In the Duncan case the defendant complains that the trial court charged the jury that a violation of a rule of the Public Utilities Commission would constitute negligence per se. However, an examination of the file discloses that this question was not urged by the defendant in his brief in the Court of Appeals.
It is the opinion of this court that the judgments in these cases must be affirmed.
Judgments affirmed.
WEYGANDT, C.J., DAY, ZIMMERMAN and WILLIAMS, JJ., concur.
MATTHIAS, MYERS and GORMAN, JJ., concur in the affirmance of the judgment in cause No. 26492 but dissent in cause No. 26642.
I regret that I cannot concur in the affirmance in cause No. 26642.
The facts in the two cases are essentially different. In cause No. 26492, Evans had a certificate of public convenience and necessity from the Public Utilities Commission to operate a motor transportation company in interstate commerce. He attempted to delegate the duty of carrying goods to George Moore who did not have a certificate. While one of Moore's agents was driving a truck carrying goods consigned to him by Evans, such truck collided with an automobile which in turn collided with the automobile in which Duncan was riding.
In cause No. 26642, the Universal Carloading Distributing Company entered into an agreement whereby Mid-West Haulers, Inc., agreed to carry certain goods for it under a contract. The Universal Carloading Distributing Company did not have a certificate of necessity and convenience but Mid-West Haulers, Inc., did have such a certificate.
However, Mid-West Haulers, Inc., had complied with every requirement of the law and all the regulations of the Public Utilities Commission necessary to transport lawfully the goods and merchandise.

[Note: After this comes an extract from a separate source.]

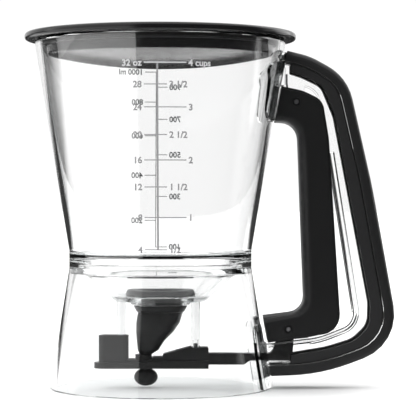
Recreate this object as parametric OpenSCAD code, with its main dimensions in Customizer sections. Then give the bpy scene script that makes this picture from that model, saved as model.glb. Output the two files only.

Mid-West Haulers, Inc., carried insurance for the benefit of the traveling public. The Universal Carloading Distributing Company could not have been required to do more. While the Universal Carloading Distributing Company would be liable upon its contract to any shipper if goods were damaged while being transported by Mid-West Haulers, Inc., there is no reason to extend this liability to include claims of third persons arising in tort, since Mid-West Haulers, Inc., had complied with every provision of the law.
In cause No. 26492, Evans had a certificate to engage in motor transportation business restricted to interstate commerce. He attempted to delegate the duty of carriage of goods to Moore who did not have such a certificate. Moore must therefore be construed to be acting as the agent of Evans, and that construction is in the interest of the traveling public.
He who permits another to act for him, when the other does not comply with all the provisions of the law, does so at his peril. See Pound, The Spirit of the Common Law, 201 and 202, and annotations in 21 A. L. R., 1234.
For the reasons stated I concur in the judgment of affirmance in cause No. 26492, but feel that the judgment in cause No. 26642 should be reversed, and final judgment entered for appellant.
MATTHIAS and MYERS, JJ., concur in the foregoing dissenting opinion.